The Silicon Valley company said it is supplying Octeon Fusion chips to Samsung, which plans to use it in 5G base stations. Marvell has a long-term partnership with Samsung to build out new generations of radio and control plane processors for both 4G LTE and 5G networks. Samsung has been one of the underdogs in the telecom equipment market in recent years, winning around 5% of the sales in the segment in 2018, according to Omdia.
But it is looking to leapfrog Ericsson, Nokia, Huawei, and others in rolling out the latest 5G networks. Samsung hopes to command 20% of the global market by the end of the year.
(Image courtesy of Marvell).
Marvell is also giving its customers another weapon to wield in the fight against Huawei, the world’s largest vendor of telecommunications gear with more than 30% market share in 2018, according to Omdia. Huawei has maintained its global lead in 5G technology in the face of the relentless pressure from the United States to suppress the rollout of its 5G network hardware. Huawei also depends on in-house chip designs for 5G base stations.
Marvell is winning over other major customers for its Octeon Fusion processors. Nokia, one of the global leaders in the telecommunications gear market, said that it plans to roll out base stations with its Octeon Fusion family of chips, which can handle the global range of frequency bands used by 5G technology, including millimeter waves. In March, Marvell also agreed to help plot out future generations of Nokia’s 5G baseband ASICs.
“Marvell provides the industry’s most comprehensive set of 5G silicon solutions,” said Raj Singh, corporate vice president of the infrastructure and server processor business at Marvell. “And the Octeon Fusion family is the cornerstone of our architecture, providing a comprehensive, software-compatible, and customizable base station compute platform.” More than 7 million Octeon Fusion chips are used in current 3G, 4G and 5G base stations.
Marvell also recently rolled out latest generation of infrastructure processors, Octeon TX2, which can be used in 4G and 5G networking devices as well as switches, gateways, routers, and other gear drilled into data centers and cloud servers. The Octeon TX2 chips feature a range of programmable accelerators for moving massive amounts of data faster and more securely. The processors also use Marvell’s TX2 64-bit CPU microarchitecture.
(Data courtesy of Marvell).
The chips are used to handle networking chores—the Layer 2 and Layer 3 protocols—that coordinate data transfers between nodes on the same network as well as between nodes on different networks. Marvell said the Octeon TX2 processors can be installed in 5G base stations with its Octeon Fusion chips, which are charged with carrying out physical layer (PHY) protocols: processing RF signals captured and released from the cellular antennas.
Marvell said the Octeon TX2 processors more than double the performance of its previous generation of chips and have integrated packet processing that scales from 10 Gbps to 200 Gbps of total throughput.
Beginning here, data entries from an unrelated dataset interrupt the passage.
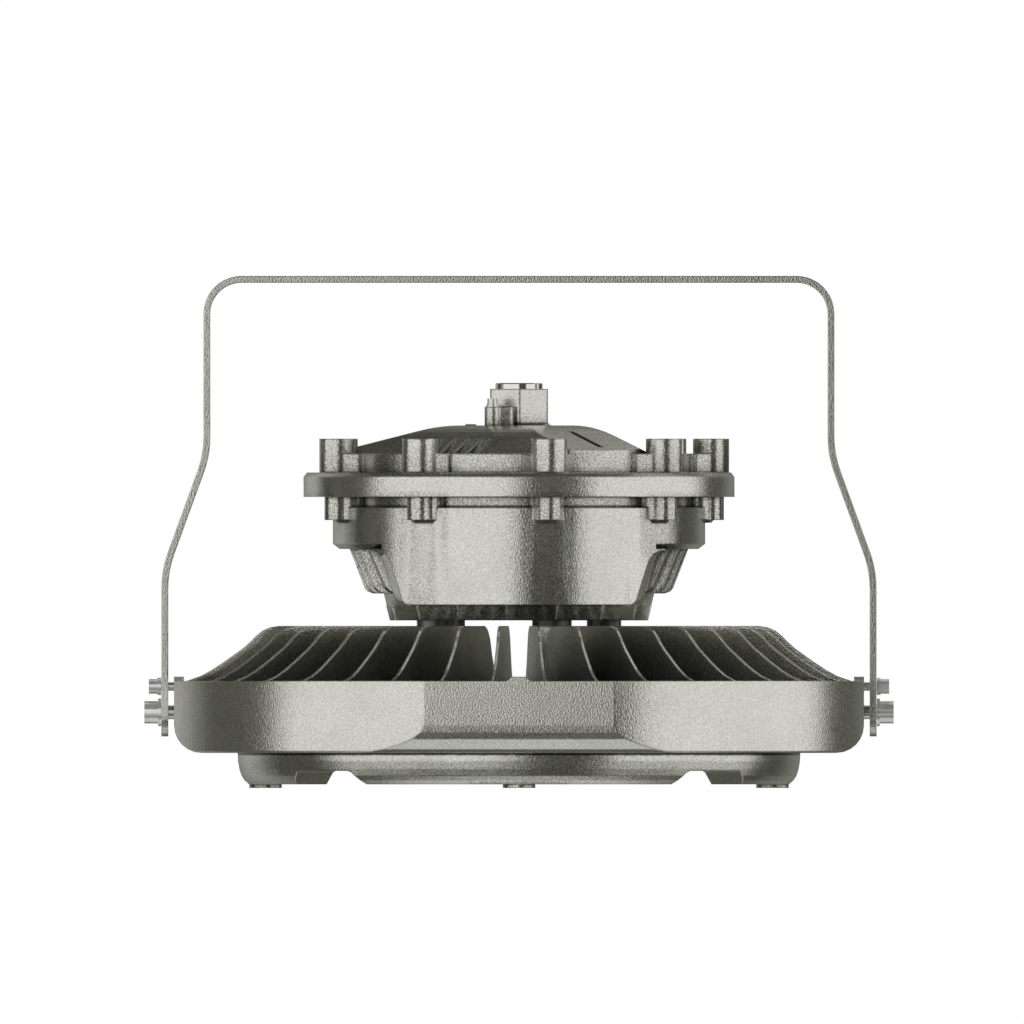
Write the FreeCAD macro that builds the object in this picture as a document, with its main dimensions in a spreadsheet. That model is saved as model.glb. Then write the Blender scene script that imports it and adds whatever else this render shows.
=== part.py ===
import FreeCAD, Part
import math
import os
import Sketcher

os.makedirs("parts", exist_ok=True)
doc = FreeCAD.newDocument("high_bay_light")

# All sizes are in millimetres. Z is up and is 0 under the four feet, X runs along the yoke,
# and the front faces -Y. Every size below is a cell of the sheet.
SIZES = (
    ("ring_r", 207.6), ("flat_d", 200.1), ("ring_in_r", 194.3), ("sink_z", 20.3),
    ("wall_top_z", 62.1), ("flat_fillet", 16.0), ("lobe_edge", 1.0), ("recess_r", 126.0),
    ("recess_z", 32.0), ("plate_z", 40.0), ("plate_r", 168.0), ("rim_z", 28.3),
    ("air_r", 170.5), ("air_len", 15.0), ("air_w", 17.0),
    ("fin_n", 40), ("fin_t", 1.7), ("fin_top_z", 94.0), ("fin_foot_r", 50.0),
    ("post_r", 10.0), ("nip_r", 11.5), ("post_thread_r", 3.0), ("nip_thread_r", 8.0),
    ("nip_bore_r", 5.0), ("post_far_x", 49.3), ("post_far_y", 37.6),
    ("post_rear_x", 41.3), ("post_rear_y", 46.2), ("nip_x", 19.1), ("nip_y", 44.0),
    ("block_x", 178.0), ("block_w", 22.0), ("block_low_z", 33.0), ("block_top_z", 57.0),
    ("tab_w", 14.0), ("tab_top_w", 8.0), ("tab_h", 2.5), ("tab_low_z", 50.0),
    ("pivot_z", 43.9), ("lock_up", 15.0), ("pivot_r", 4.0), ("lock_r", 2.5),
    ("pivot_depth", 18.0), ("lock_depth", 14.0),
    ("lens_ring_r", 163.2), ("lens_lip_r", 132.0), ("lens_foot_z", 2.1), ("lip_z", 12.0),
    ("foot_flat_r", 156.6), ("glass_r", 141.0), ("glass_t", 5.0), ("glass_gap", 1.0),
    ("foot_r", 9.5), ("foot_pitch_r", 147.0), ("notch_top_z", 9.9), ("notch_w", 56.0),
    ("notch_top_w", 40.0), ("ring_screw_pcr", 149.5), ("ring_screw_r", 2.5),
    ("ring_screw_head_r", 4.25), ("ring_screw_head_h", 5.0), ("ring_bore_z", 8.2),
    ("ring_screw_n", 8), ("ring_screw_tip_z", 33.0), ("screw_gap", 0.4),
    ("gasket_in_r", 131.0), ("board_r", 122.0), ("board_t", 1.6), ("led_side", 3.5),
    ("led_h", 0.8), ("board_screw_pcr", 62.0), ("board_screw_r", 1.5),
    ("board_screw_head_r", 3.5), ("board_screw_head_h", 2.2), ("board_screw_len", 6.0),
    ("refl_top_r", 112.0), ("refl_low_r", 125.0), ("refl_t", 1.2),
    ("house_z", 97.2), ("core_low_r", 74.6), ("core_mid_r", 78.4), ("core_mid_z", 112.7),
    ("core_top_r", 85.2), ("shoulder_low_z", 138.6), ("shoulder_low_r", 104.0),
    ("shoulder_r", 108.0), ("shoulder_cham_z", 141.6), ("shoulder_top_z", 162.6),
    ("band_r", 99.5), ("flange_low_z", 168.8), ("flange_r", 125.0), ("joint_z", 175.8),
    ("apron_z", 106.1), ("cav_floor_z", 102.0), ("cav_low_r", 69.0), ("cav_mid_r", 79.0),
    ("cav_mid_z", 142.0), ("cav_r", 96.0), ("cav_step_z", 147.0),
    ("plate_reach", 46.5), ("side_fin_t", 3.0), ("side_fin_gap", 9.857), ("side_fin_z", 112.8),
    ("side_fin_r", 98.3), ("side_fin_x", 61.0), ("flank_y", 67.0), ("flank_run", 28.0),
    ("flank_turn_r", 14.0),
    ("bolt_n", 9), ("bolt_pcr", 111.4), ("low_boss_r", 7.5), ("low_boss_z", 155.4),
    ("skirt_r", 9.6), ("skirt_in", 7.5), ("skirt_drop", 1.6), ("skirt_foot", 2.0),
    ("bolt_r", 4.0), ("bolt_hole_z", 158.5), ("seal_in_r", 98.5), ("seal_out_r", 102.5),
    ("seal_t", 2.2),
    ("flange_top_z", 183.0), ("flange_cham", 2.6), ("flange_cham_r", 2.0),
    ("drum_r", 101.5), ("floor_z", 194.0), ("top_z", 210.3), ("wing_s", 45.8),
    ("wing_fall", 0.2549), ("face_s", 43.3), ("face_fall", 0.5008),
    ("boss_r", 10.5), ("boss_top_z", 202.6), ("boss_bore_r", 7.4), ("boss_seat_z", 186.0),
    ("web_w", 29.0), ("hex_flats", 33.6), ("hex_top_z", 231.5), ("entry_r", 10.0),
    ("slot_s", 57.5), ("slot_run", 12.0), ("slot_w", 6.9), ("rib_t", 1.8),
    ("slot_first_t", 12.5), ("top_round", 12.0),
    ("groove_w", 3.0), ("groove_in_s", 59.0), ("groove_out_s", 95.0), ("groove_d", 2.0),
    ("earth_x", 15.4), ("earth_y", 22.0), ("earth_boss_r", 4.6), ("earth_top_z", 221.1),
    ("earth_r", 2.0), ("earth_depth", 9.0), ("earth_web_x", 3.0), ("entry_edge_r", 2.4),
    ("entry_foot_r", 2.6), ("mark_r", 3.2), ("mark_h", 0.7), ("mark_s", 28.0),
    ("gland_r", 13.65), ("gland_h", 3.4), ("gland_bore_r", 7.5), ("gland_low_z", 214.0),
    ("cable_r", 5.0), ("head_r", 6.5), ("head_h", 8.0), ("socket_flats", 6.0),
    ("socket_d", 4.0), ("washer_t", 1.6), ("washer_r", 7.0), ("fit", 0.05),
    ("hole_gap", 0.3),
    ("yoke_t", 4.0), ("yoke_w", 40.0), ("yoke_top_z", 297.0), ("yoke_up_x", 183.0),
    ("yoke_low_x", 207.4), ("yoke_bend_top_z", 193.7), ("yoke_bend_low_z", 126.7),
    ("yoke_end_z", 29.9), ("yoke_corner_r", 22.0), ("yoke_bend_r", 60.0),
    ("yoke_end_r", 12.0), ("hang_r", 6.5), ("side_hang_r", 4.5), ("side_hang_x", 50.0),
    ("arc_half_w", 2.8), ("arc_half_deg", 46.0), ("pivot_gap", 0.06),
    ("pivot_washer_r", 8.0), ("pivot_washer_t", 1.8), ("washer_gap", 0.1),
    ("lock_head_r", 4.25), ("lock_head_h", 5.0), ("lock_washer_r", 5.0),
    ("lock_washer_t", 2.2),
    ("stand_x", 51.0), ("stand_y", 20.0), ("stand_r", 4.0), ("stand_h", 10.0),
    ("dplate_x", 116.0), ("dplate_y", 76.0), ("dplate_t", 2.0), ("unit_x", 88.0),
    ("unit_y", 64.0), ("unit_h", 36.0), ("term_x", 52.0), ("term_y", 22.0),
    ("term_h", 13.0), ("m4_r", 1.8), ("m4_head_r", 3.5), ("m4_head_h", 2.5),
    ("nut_flats", 22.0), ("nut_h", 5.0), ("nip_up_z", 109.0), ("nip_low_z", 80.0),
    ("post_screw_low_z", 80.0), ("post_head_r", 5.0), ("post_head_h", 6.0),
)

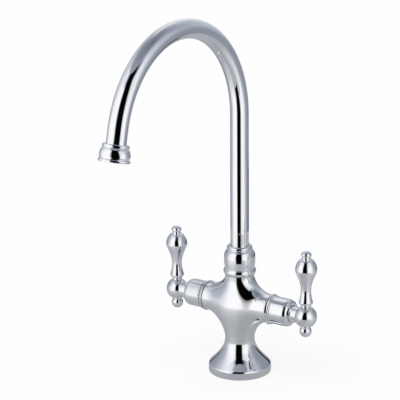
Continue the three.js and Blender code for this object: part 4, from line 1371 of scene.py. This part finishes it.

The chipsets also feature up to 56 lanes of 25 Gbps SerDes and contain 3x 10G or 6x 2.5G and 5x 100G or 20x 25G Ethernet ports. They are designed to burn through only 9W to 120W of power. They also offer up to 36 PCIe Gen4 interfaces.
The chips incorporate up to 36 compute cores based on the Arm v8.2 architecture and clocked at 2.4 GHz speeds. The hardware accelerators are used to handle secure packet processing and data management chores. Marvell plans to sell a range of different SKUs , ranging from the CN91xx and CN92xx to the CN96xx and CN98xx lines. Marvell said the flagship CN98xx chip would be shipped to early customers in the second half of 2020.
The memory subsystem scales with the the number of processors core in the chips. Clusters of cores are provisioned with up to 8 MB of shared MLC cache, while the shared LLC cache ranges up to 21 MB. The chips also incorporate up to 6 lanes of DDR4 DRAM and general purpose I/O interfaces, including USB 3. Marvell said it has also rolled out a range of programming tools and libraries, including firmware, for the Octeon TX2 family.
(Image courtesy of Marvell).
“Today’s data infrastructure requires significantly faster network throughput and higher end-to-end security at all nodes of the network,” John Sakamoto, Marvell’s vice president of infrastructure processors, said.
Marvell said that the Octeon Fusion and Octeon TX2 chips are tailored for the latency and throughput demands of 5G networks. But they also deliver “a degree of programmability” so that they can be upgraded as 5G standards change. Marvell said its latest generation of Octeon processors slash the cost and the power consumption of other solutions based on FPGAs that telecom equipment vendors are using to build and test out 5G base stations.
The Silicon Valley company’s strategy is to start selling complete solutions for use in 5G networking infrastructure. The Octeon Fusion family of chips can be used as baseband processors, and the Octeon TX2 chips can handle transfer and control plane protocols. At the same time, Marvell’s Prestera Ethernet chips can be used for both fronthaul and backhaul, while its Thunder X2 CPUs can be added to data centers and core networks.
Marvell has also started to roll out ASICs for 5G networks through its $650 million deal for Avera Semiconductor in 2019. The company believes the networking chips it sells for 5G technology are worth four times more per 5G base station compared to 4G.
“Marvell has continued to innovate around the Octeon Fusion architecture,” said Caroline Gabriel, principal analyst at wireless market researcher Analysys Mason, in a statement. “The ability to address today’s 5G network rollout while offering future design flexibility makes lots of sense in an evolving market. There will be several different 5G networking configurations, and Marvell processors will be capable of addressing each one of them.”